- Given data -
## start

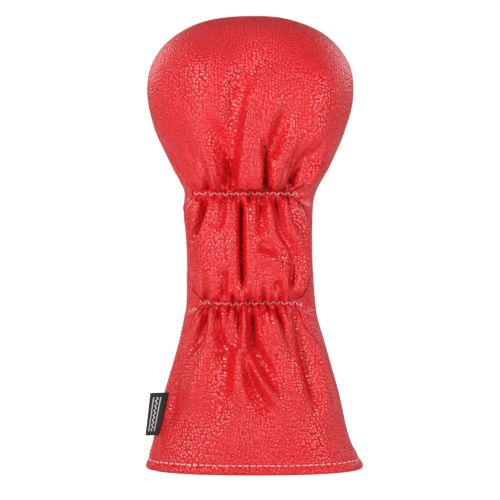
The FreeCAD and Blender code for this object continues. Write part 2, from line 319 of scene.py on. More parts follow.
SKIRT_FOLDS = [
    # the long ridge that swings to the right, with a valley on each side of it
    ([(-5.9, 122), (-5.5, 108), (-4.7, 94), (-0.4, 81), (7, 67.5), (14, 57), (24, 40)], 4.4, 2.4, 6.0),
    ([(1, 119), (0.4, 101), (3.3, 89.4), (12.7, 75), (24, 60)], -3.8, 3.2, 8.0),
    ([(-4.5, 90), (-3.3, 82), (-0.4, 69), (7, 54.5), (16, 34)], -4.2, 3.0, 10.0),
    # the broad ridge on the right, and the valleys and ridges beyond it
    ([(9.8, 118), (18.6, 101), (25.8, 88), (31.7, 73), (37.5, 57), (43, 34)], 3.8, 3.2, 11.0),
    ([(29, 118), (35, 103), (38.9, 86), (42, 69), (50, 40)], -3.4, 2.6, 8.0),
    ([(33, 121), (42.5, 106), (48, 90), (52, 70), (60, 30)], 2.8, 2.4, 8.0),
    ([(16, 121), (22, 110), (27, 100)], -2.4, 2.2, 3.0),
    # left of the dark crease: a small puff under a slanting ridge
    ([(-15.5, 112), (-17.1, 99)], 2.6, 4.0, 4.5),
    ([(-12.4, 121), (-14.5, 112), (-17.5, 106)], 2.4, 1.9, 2.6),
    ([(-8.8, 93), (-8.8, 78), (-8.0, 64), (-2, 44)], 3.0, 4.0, 9.0),
    # the curved valley and the ridge on its left
    ([(-24.6, 120), (-24.4, 104), (-20.8, 94), (-13.5, 86), (-8, 80)], -3.8, 2.4, 4.0),
    ([(-22, 90), (-20.8, 72), (-24, 50), (-27, 26)], -3.0, 5.0, 10.0),
    ([(-28, 121), (-28, 108), (-30.2, 95), (-35.3, 82), (-40, 66), (-45, 40)], 3.8, 2.4, 9.0),
    ([(-32, 119), (-34, 104), (-38.5, 95), (-47, 86)], -3.4, 2.2, 4.0),
    ([(-38, 121), (-42, 108), (-47.5, 95)], 3.0, 2.6, 5.0),
    ([(-53, 90), (-58, 60), (-63, 24)], -2.4, 4.0, 8.0),
]
# path, depth, width of each lip, half width of the gap at the bottom, lengths that it fades over
CREASES = [
    ([(-7.3, 200.5), (-7.6, 188), (-7.7, 170), (-7.2, 153), (-6.5, 132)], 12.0, 4.0, 0.55, 5, 14),
    ([(5.4, 256), (8.6, 241), (10.6, 228), (10.2, 206)], 9.0, 3.6, 0.9, 30, 6),
    ([(-9.0, 123), (-9.0, 110), (-8.8, 94)], 7.5, 4.2, 0.5, 4, 18),
    ([(31, 119), (37, 111), (47, 98)], 6.0, 3.8, 0.6, 6, 9),
    ([(-14.6, 206), (-15.6, 216), (-17.6, 234)], 5.5, 3.8, 0.4, 6, 20),
    ([(29, 206), (32, 215), (39, 228)], 5.5, 4.0, 0.4, 5, 14),
    ([(24.5, 203.5), (27.5, 194)], 4.0, 2.8, 0.4, 3, 6),
    ([(-34, 203.5), (-35, 192), (-38.5, 179), (-44, 168)], 4.0, 3.4, 0.3, 4, 16),
]


def cleft(x, z, points, depth, width, gap, fade_start, fade_end):
    """A deep crease between two rounded lips that almost touch."""
    distance, along, total = near_path(x, z, points)
    envelope = smooth(along / fade_start) * smooth((total - along) / fade_end)
    q = np.clip((distance - gap * envelope) / width, 0, 1)
    return -depth * envelope * (1 - np.sqrt(1 - (1 - q) ** 2))


# the gathers: lobe width at the line, its spread, height and reach
GATHER_SIZES = [(11.0, 3.0, 4.8, 34.0), (5.8, 1.5, 4.2, 21.0), (3.4, 0.7, 1.9, 9.0)]


def make_gathers():
    """Rounded lobes with sharp valleys between them on both sides of each gather line."""
    gathers = []
    for line in LINES:
        for way in (-1, 1):
            for width, spread, height, reach in GATHER_SIZES:
                nodes = [-52.0]
                while nodes[-1] < 52:
                    nodes.append(nodes[-1] + max(1.6, rng.normal(width, spread)))
                count = len(nodes) - 1
                heights = height * rng.uniform(0.45, 1.15, count)
                shorter = 0.5 if (line == UPPER_Z) == (way < 0) else 1.0      # inside the neck
                reaches = shorter * reach * rng.uniform(0.55, 1.25, count)
                gathers.append((line, way, np.array(nodes), heights, reaches))
    return gathers


GATHERS = make_gathers()
WAVES = [(rng.uniform(0.25, 0.6), rng.uniform(0.05, 0.2), rng.uniform(0, math.pi), rng.uniform(0, 6.28))
         for _ in range(9)]


def ripple(x, z):
    """Slow unevenness of the leather."""
    total = 0
    for height, rate, way, phase in WAVES:
        total = total + height * np.sin(rate * (x * math.cos(way) + z * math.sin(way)) + phase)
    return total / 3


def gather_lobes(x, z):
    """Relief of the gathers next to the elastic lines. They fan out where the form widens."""
    total = np.zeros(x.shape)
    for line, way, nodes, heights, reach in GATHERS:
        away = (z - line) * way
        s = np.maximum(away, 0)
        fan = 70.0 if (line == UPPER_Z) == (way > 0) else 400.0
        u = x / (1 + s / fan)
        k = np.clip(np.searchsorted(nodes, u) - 1, 0, len(heights) - 1)
        share = np.clip((u - nodes[k]) / (nodes[k + 1] - nodes[k]), 0, 1)
        envelope = smooth((away + 1.5) / 4.5) * np.exp(-((s / reach[k]) ** 2))
        total += heights[k] * (np.sin(math.pi * share) - 0.5) * envelope
    return total


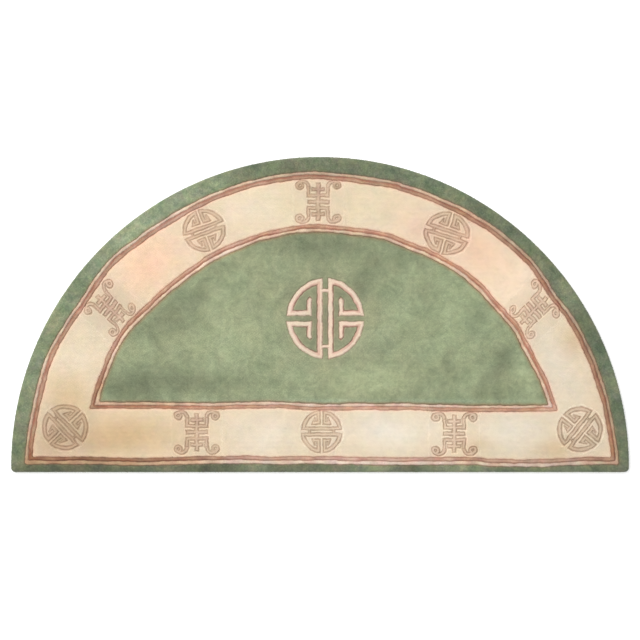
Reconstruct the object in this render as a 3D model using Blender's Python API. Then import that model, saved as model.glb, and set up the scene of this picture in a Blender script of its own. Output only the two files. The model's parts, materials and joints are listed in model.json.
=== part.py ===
"""Half-round hearth rug in carved wool pile, as one closed solid.

The straight edge runs along X at the low Y side, and the round edge rises towards +Y. The
origin is under the middle of the rug, on the surface it lies on, and +Z is up.

The upper face is a family of half-round lines, one inside the other: the rounded rim, a plain
band, a pair of narrow guard lines with a carved groove on each side, a wide border, the same
guard turned inwards, and the plain field.
"""
import math
from collections import namedtuple

import bmesh
import bpy

MM = 0.001

# Driving sizes, in metres
HALF_WIDTH = 0.685          # from the arc's centre to the rug's left and right ends
ARC_RISE = 0.687            # from the arc's centre to the top of the round edge
BASE_DROP = 0.012           # how far the straight edge lies past the arc's centre
THICKNESS = 0.015           # backing and pile together
CORNER_RADIUS = 0.010       # the rug's two corners
LINE_CORNER_RADIUS = 0.004  # the corners of the guard lines
GROOVE_WIDTH = 0.0030       # a carved groove, lip to lip
GROOVE_DEPTH = 0.0035
CREST_DROP = 0.0004         # the narrow guard lines stand a little lower than the wide fields

DEPTH = ARC_RISE + BASE_DROP
ARC_CENTRE_Y = BASE_DROP - DEPTH / 2.0

# Points on each line: the arc, each corner and the straight stretch
ARC_STEPS = 96
CORNER_STEPS = 4
BASE_STEPS = 24

# The rim in section, from the underside up: distance in from the outline, and height
RimRow = namedtuple("RimRow", "inset_mm height_mm")
RIM = (
    RimRow(4.5, 0.0),
    RimRow(0.6, 3.2),
    RimRow(0.0, 7.5),
    RimRow(1.4, 11.8),
    RimRow(5.5, 15.0),
)

# The carved grooves from the outside in: distance in from the outline on the arc and at the
# straight edge, and the guard that the groove belongs to
GrooveRow = namedtuple("GrooveRow", "arc_mm base_mm guard")
GROOVES = (
    GrooveRow(33.8, 15.8, "outer"),
    GrooveRow(40.4, 23.8, "outer"),
    GrooveRow(49.6, 31.7, "outer"),
    GrooveRow(152.7, 138.0, "inner"),
    GrooveRow(161.1, 145.6, "inner"),
    GrooveRow(168.0, 151.9, "inner"),
)

# The guards wander a little, as hand-laid lines do. Around the arc, by bearing from +X:
# how far each guard lies outwards of its place
ArcDrift = namedtuple("ArcDrift", "bearing_deg outer_mm inner_mm")
ARC_DRIFT = (
    ArcDrift(0, 10, 8),
    ArcDrift(12, 5, 9),
    ArcDrift(20, 3, 6),
    ArcDrift(26, 2, 3),
    ArcDrift(30, 1, 3),
    ArcDrift(36, -4, 7),
    ArcDrift(40, 0, 4),
    ArcDrift(44, 5, 4),
    ArcDrift(48, 5, 7),
    ArcDrift(53, 5, 8),
    ArcDrift(58, 3, 6),
    ArcDrift(68, 0, 2),
    ArcDrift(74, 0, 4),
    ArcDrift(82, -3, 0),
    ArcDrift(94, 1, 2),
    ArcDrift(103, -1, -1),
    ArcDrift(112, -3, -4),
    ArcDrift(118, -4, -5),
    ArcDrift(122, -5, -8),
    ArcDrift(128, -3, -9),
    ArcDrift(135, 2, -8),
    ArcDrift(146, -6, 0),
    ArcDrift(150, -3, 0),
    ArcDrift(158, 2, -5),
    ArcDrift(168, -1, -7),
    ArcDrift(180, 2, -6),
)

# Along the straight edge, by distance from the middle: how far each guard lies up the rug
BaseDrift = namedtuple("BaseDrift", "x_mm outer_mm inner_mm")
BASE_DRIFT = (
    BaseDrift(-640, 2, 3),
    BaseDrift(-530, 2, 3),
    BaseDrift(-400, -1, 3),
    BaseDrift(-240, 3, 1),
    BaseDrift(-180, 4, 3),
    BaseDrift(-100, 2, 4),
    BaseDrift(0, 3, -1),
    BaseDrift(90, 1, 0),
    BaseDrift(180, 0, 0),
    BaseDrift(300, 1, -3),
    BaseDrift(345, 1, -4),
    BaseDrift(380, -3, -4),
    BaseDrift(440, -4, -4),
    BaseDrift(500, -4, -3),
    BaseDrift(545, -1, -1),
    BaseDrift(590, 1, 0),
    BaseDrift(640, 1, 0),
)

WOOL_COLOUR = (0.45, 0.47, 0.34, 1.0)


def clear_scene():
    for thing in list(bpy.data.objects):
        bpy.data.objects.remove(thing, do_unlink=True)


def drift(rows, where, guard):
    """How far a guard has wandered, read from a drift table with no corner at its rows."""
    if guard is None:
        return 0.0
    column = {"outer": 1, "inner": 2}[guard]
    if where <= rows[0][0]:
        return rows[0][column] * MM
    for low, high in zip(rows, rows[1:]):
        if where <= high[0]:
            share = (where - low[0]) / (high[0] - low[0])
            eased = share * share * (3.0 - 2.0 * share)
            return (low[column] + (high[column] - low[column]) * eased) * MM
    return rows[-1][column] * MM


def arc_point(bearing, inset, guard):
    """A point on the round side, at a bearing in radians about the arc's centre."""
    shift = drift(ARC_DRIFT, math.degrees(bearing), guard) - inset
    x = (HALF_WIDTH + shift) * math.cos(bearing)
    y = ARC_CENTRE_Y + (ARC_RISE + shift) * math.sin(bearing)
    return x, y


def base_height(x, inset, guard):
    """Y of the straight side at x."""
    return -DEPTH / 2.0 + inset + drift(BASE_DRIFT, x / MM, guard)


def corner(side, arc_inset, base_inset, radius, guard):
    """Centre of the round corner on the right (side 1) or left (side -1), and where the arc
    starts from it, as a bearing."""
    bearing = 0.0
    centre_x = 0.0
    centre_y = 0.0
    for _ in range(6):
        at = bearing if side > 0 else math.pi - bearing
        edge_x, _edge_y = arc_point(at, arc_inset + radius, guard)
        centre_y = base_height(edge_x, base_inset, guard) + radius
        rise = centre_y - ARC_CENTRE_Y
        reach = HALF_WIDTH - arc_inset - radius + drift(ARC_DRIFT, math.degrees(at), guard)
        centre_x = math.sqrt(reach * reach - rise * rise)
        bearing = math.atan2(rise, centre_x)
    return side * centre_x, centre_y, bearing


def half_round(arc_inset, base_inset, radius, guard=None):
    """One closed line, anticlockwise from the right corner: arc, left corner, straight side
    and right corner, always with the same number of points."""
    right_x, right_y, right_bearing = corner(1, arc_inset, base_inset, radius, guard)
    left_x, left_y, left_bearing = corner(-1, arc_inset, base_inset, radius, guard)
    points = []
    first, last = right_bearing, math.pi - left_bearing
    for step in range(ARC_STEPS):
        bearing = first + (last - first) * step / ARC_STEPS
        points.append(arc_point(bearing, arc_inset, guard))
    for step in range(CORNER_STEPS):
        turn = last + (1.5 * math.pi - last) * step / CORNER_STEPS
        points.append((left_x + radius * math.cos(turn), left_y + radius * math.sin(turn)))
    for step in range(BASE_STEPS):
        x = left_x + (right_x - left_x) * step / BASE_STEPS
        points.append((x, base_height(x, base_inset, guard)))
    for step in range(CORNER_STEPS):
        turn = -0.5 * math.pi + (first + 0.5 * math.pi) * step / CORNER_STEPS
        points.append((right_x + radius * math.cos(turn), right_y + radius * math.sin(turn)))
    return points


def section_lines():
    """Every line of the rug from the underside over the rim and in to the field, each with its
    height."""
    lines = []
    for row in RIM:
        inset = row.inset_mm * MM
        lines.append((half_round(inset, inset, CORNER_RADIUS), row.height_mm * MM))
    for place, row in enumerate(GROOVES):
        first_of_guard = place % 3 == 0
        last_of_guard = place % 3 == 2
        outside = THICKNESS if first_of_guard else THICKNESS - CREST_DROP
        inside = THICKNESS if last_of_guard else THICKNESS - CREST_DROP
        section = (
            (-GROOVE_WIDTH / 2.0, outside),
            (0.0, THICKNESS - GROOVE_DEPTH),
            (GROOVE_WIDTH / 2.0, inside),
        )
        for shift, height in section:
            arc_inset = row.arc_mm * MM + shift
            base_inset = row.base_mm * MM + shift
            line = half_round(arc_inset, base_inset, LINE_CORNER_RADIUS, row.guard)
            lines.append((line, height))
    return lines


def wool_material():
    material = bpy.data.materials.new("wool_pile")
    material.use_nodes = True
    surface = material.node_tree.nodes["Principled BSDF"]
    surface.inputs["Base Color"].default_value = WOOL_COLOUR
    surface.inputs["Roughness"].default_value = 0.95
    surface.inputs["Metallic"].default_value = 0.0
    return material


def rug(collection):
    """Loft the lines into one closed body, with the underside and the field as its two caps."""
    shape = bmesh.new()
    rings = [
        [shape.verts.new((x, y, height)) for x, y in line]
        for line, height in section_lines()
    ]
    for outer, inner in zip(rings, rings[1:]):
        for here in range(len(outer)):
            after = (here + 1) % len(outer)
            shape.faces.new((outer[here], outer[after], inner[after], inner[here]))
    shape.faces.new(list(reversed(rings[0])))
    shape.faces.new(rings[-1])
    bmesh.ops.recalc_face_normals(shape, faces=shape.faces)
    bmesh.ops.triangulate(shape, faces=shape.faces)
    mesh = bpy.data.meshes.new("rug")
    shape.to_mesh(mesh)
    shape.free()
    mesh.materials.append(wool_material())
    mesh.shade_smooth()
    mesh.set_sharp_from_angle(angle=math.radians(40.0))
    body = bpy.data.objects.new("rug", mesh)
    collection.objects.link(body)
    return body


def main():
    clear_scene()
    collection = bpy.data.collections.new("chinese_rug")
    bpy.context.scene.collection.children.link(collection)
    rug(collection)


main()
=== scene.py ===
"""A half-round hearth rug in carved wool pile, tufted row by row, with its stage.

Plan sizes and places are in millimetres, measured from the centre of the round edge: x to the
right along the straight edge, y up the rug. Each bed of pile is a field of small tufts. A tuft is
six faces round a raised tip, and the tufts along a carved line share that line as their edge.
"""
import json
import math
from collections import namedtuple
from types import SimpleNamespace

import bpy
import numpy as np
from bpy.props import FloatProperty, FloatVectorProperty, PointerProperty
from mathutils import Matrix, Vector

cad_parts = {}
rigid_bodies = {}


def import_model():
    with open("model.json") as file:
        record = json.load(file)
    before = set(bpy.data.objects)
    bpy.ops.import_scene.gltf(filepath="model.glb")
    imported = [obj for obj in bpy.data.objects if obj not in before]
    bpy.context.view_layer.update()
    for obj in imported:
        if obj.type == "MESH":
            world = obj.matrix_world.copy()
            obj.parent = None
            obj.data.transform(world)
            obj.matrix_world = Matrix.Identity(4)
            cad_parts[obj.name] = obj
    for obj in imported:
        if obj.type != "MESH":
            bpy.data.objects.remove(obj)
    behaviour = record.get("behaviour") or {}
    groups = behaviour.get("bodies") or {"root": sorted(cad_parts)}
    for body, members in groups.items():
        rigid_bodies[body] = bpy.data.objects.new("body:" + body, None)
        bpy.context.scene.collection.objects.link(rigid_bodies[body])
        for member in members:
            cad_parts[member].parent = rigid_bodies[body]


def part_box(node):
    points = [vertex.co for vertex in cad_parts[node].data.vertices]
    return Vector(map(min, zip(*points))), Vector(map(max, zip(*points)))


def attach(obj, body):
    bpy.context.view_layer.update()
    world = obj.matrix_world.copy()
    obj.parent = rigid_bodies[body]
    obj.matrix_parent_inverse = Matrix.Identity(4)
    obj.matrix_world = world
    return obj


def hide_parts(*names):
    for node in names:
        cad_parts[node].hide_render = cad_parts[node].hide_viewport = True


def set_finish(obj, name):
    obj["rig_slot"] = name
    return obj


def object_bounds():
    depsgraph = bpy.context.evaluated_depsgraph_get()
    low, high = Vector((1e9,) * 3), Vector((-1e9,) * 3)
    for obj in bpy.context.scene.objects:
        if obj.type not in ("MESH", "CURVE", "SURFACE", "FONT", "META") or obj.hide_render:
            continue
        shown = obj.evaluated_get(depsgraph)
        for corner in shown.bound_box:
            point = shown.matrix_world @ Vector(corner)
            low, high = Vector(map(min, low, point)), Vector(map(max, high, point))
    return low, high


bl_info = {
    "name": "Half-round carved wool rug",
    "version": (1, 0, 0),
    "blender": (4, 5, 0),
    "location": "View3D > Sidebar > Rug",
    "description": "Builds a half-round hearth rug in carved wool pile, and its stage",
    "category": "Object",
}

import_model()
CAD_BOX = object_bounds()
LOW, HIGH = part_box("rug")

MM = 0.001
HALF_WIDTH = HIGH.x / MM
DEPTH = (HIGH.y - LOW.y) / MM
BASE_DROP = 12.0                       # the straight edge lies this far past the arc's centre
ARC_RISE = DEPTH - BASE_DROP
ARC_CENTRE_Y = HIGH.y / MM - ARC_RISE  # in the frame
THICKNESS = HIGH.z / MM
OUTLINE_CORNER = 10.0
LINE_CORNER = 4.0
LINE_STRAY = 0.9                       # how far the shears stray from a line
CREST_DROP = 0.4                       # the narrow lines stand a little lower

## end

- What the task asks -
Print only the run of lines that begins with the line containing "shape.free()" and ends with the line containing "bpy.data.objects.remove(obj)", both included, exactly as they read.

- Exercise result -
    shape.free()
    mesh.materials.append(wool_material())
    mesh.shade_smooth()
    mesh.set_sharp_from_angle(angle=math.radians(40.0))
    body = bpy.data.objects.new("rug", mesh)
    collection.objects.link(body)
    return body


def main():
    clear_scene()
    collection = bpy.data.collections.new("chinese_rug")
    bpy.context.scene.collection.children.link(collection)
    rug(collection)


main()
=== scene.py ===
"""A half-round hearth rug in carved wool pile, tufted row by row, with its stage.

Plan sizes and places are in millimetres, measured from the centre of the round edge: x to the
right along the straight edge, y up the rug. Each bed of pile is a field of small tufts. A tuft is
six faces round a raised tip, and the tufts along a carved line share that line as their edge.
"""
import json
import math
from collections import namedtuple
from types import SimpleNamespace

import bpy
import numpy as np
from bpy.props import FloatProperty, FloatVectorProperty, PointerProperty
from mathutils import Matrix, Vector

cad_parts = {}
rigid_bodies = {}


def import_model():
    with open("model.json") as file:
        record = json.load(file)
    before = set(bpy.data.objects)
    bpy.ops.import_scene.gltf(filepath="model.glb")
    imported = [obj for obj in bpy.data.objects if obj not in before]
    bpy.context.view_layer.update()
    for obj in imported:
        if obj.type == "MESH":
            world = obj.matrix_world.copy()
            obj.parent = None
            obj.data.transform(world)
            obj.matrix_world = Matrix.Identity(4)
            cad_parts[obj.name] = obj
    for obj in imported:
        if obj.type != "MESH":
            bpy.data.objects.remove(obj)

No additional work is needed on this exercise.